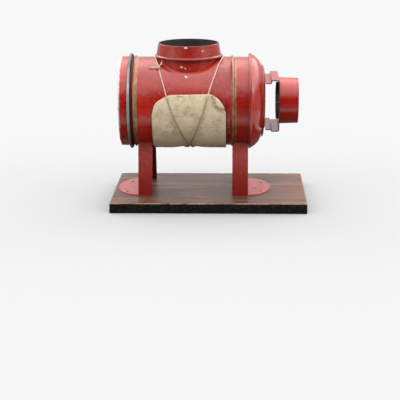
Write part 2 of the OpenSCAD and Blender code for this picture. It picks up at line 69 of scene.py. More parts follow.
# ------------------------------------------------------------------ shader graph helper
class Graph:
    def __init__(self, name, world=False):
        if world:
            self.id = bpy.data.worlds.new(name)
        else:
            self.id = bpy.data.materials.new(name)
        self.id.use_nodes = True
        self.t = self.id.node_tree
        self.t.nodes.clear()
        self._co = None

    def put(self, sock, v):
        if v is None:
            return
        if isinstance(v, bpy.types.NodeSocket):
            self.t.links.new(v, sock)
        elif isinstance(v, (tuple, list)):
            if sock.type == "RGBA" and len(v) == 3:
                v = (*v, 1.0)
            sock.default_value = v
        else:
            if sock.type == "RGBA":
                sock.default_value = (v, v, v, 1)
            elif sock.type == "VECTOR":
                sock.default_value = (v, v, v)
            else:
                sock.default_value = v

    def node(self, kind, ins=None, **attrs):
        n = self.t.nodes.new(kind)
        for k, v in attrs.items():
            setattr(n, k, v)
        for k, v in (ins or {}).items():
            self.put(n.inputs[k], v)
        return n

    def co(self):
        if self._co is None:
            self._co = self.node("ShaderNodeTexCoord").outputs["Object"]
        return self._co

    def math(self, op, a, b=None, c=None, clamp=False):
        n = self.node("ShaderNodeMath", operation=op, use_clamp=clamp)
        for s, v in zip(n.inputs, (a, b, c)):
            self.put(s, v)
        return n.outputs[0]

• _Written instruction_
Reproduce the data, keeping every line exactly the same.

• _Final result_
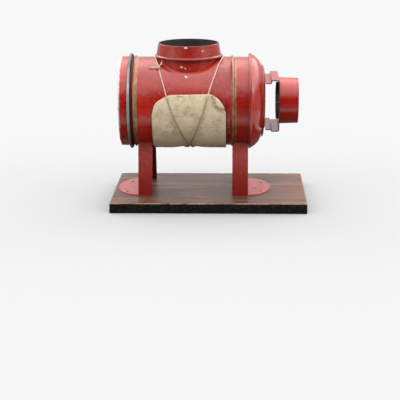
Write part 2 of the OpenSCAD and Blender code for this picture. It picks up at line 69 of scene.py. More parts follow.
# ------------------------------------------------------------------ shader graph helper
class Graph:
    def __init__(self, name, world=False):
        if world:
            self.id = bpy.data.worlds.new(name)
        else:
            self.id = bpy.data.materials.new(name)
        self.id.use_nodes = True
        self.t = self.id.node_tree
        self.t.nodes.clear()
        self._co = None

    def put(self, sock, v):
        if v is None:
            return
        if isinstance(v, bpy.types.NodeSocket):
            self.t.links.new(v, sock)
        elif isinstance(v, (tuple, list)):
            if sock.type == "RGBA" and len(v) == 3:
                v = (*v, 1.0)
            sock.default_value = v
        else:
            if sock.type == "RGBA":
                sock.default_value = (v, v, v, 1)
            elif sock.type == "VECTOR":
                sock.default_value = (v, v, v)
            else:
                sock.default_value = v

    def node(self, kind, ins=None, **attrs):
        n = self.t.nodes.new(kind)
        for k, v in attrs.items():
            setattr(n, k, v)
        for k, v in (ins or {}).items():
            self.put(n.inputs[k], v)
        return n

    def co(self):
        if self._co is None:
            self._co = self.node("ShaderNodeTexCoord").outputs["Object"]
        return self._co

    def math(self, op, a, b=None, c=None, clamp=False):
        n = self.node("ShaderNodeMath", operation=op, use_clamp=clamp)
        for s, v in zip(n.inputs, (a, b, c)):
            self.put(s, v)
        return n.outputs[0]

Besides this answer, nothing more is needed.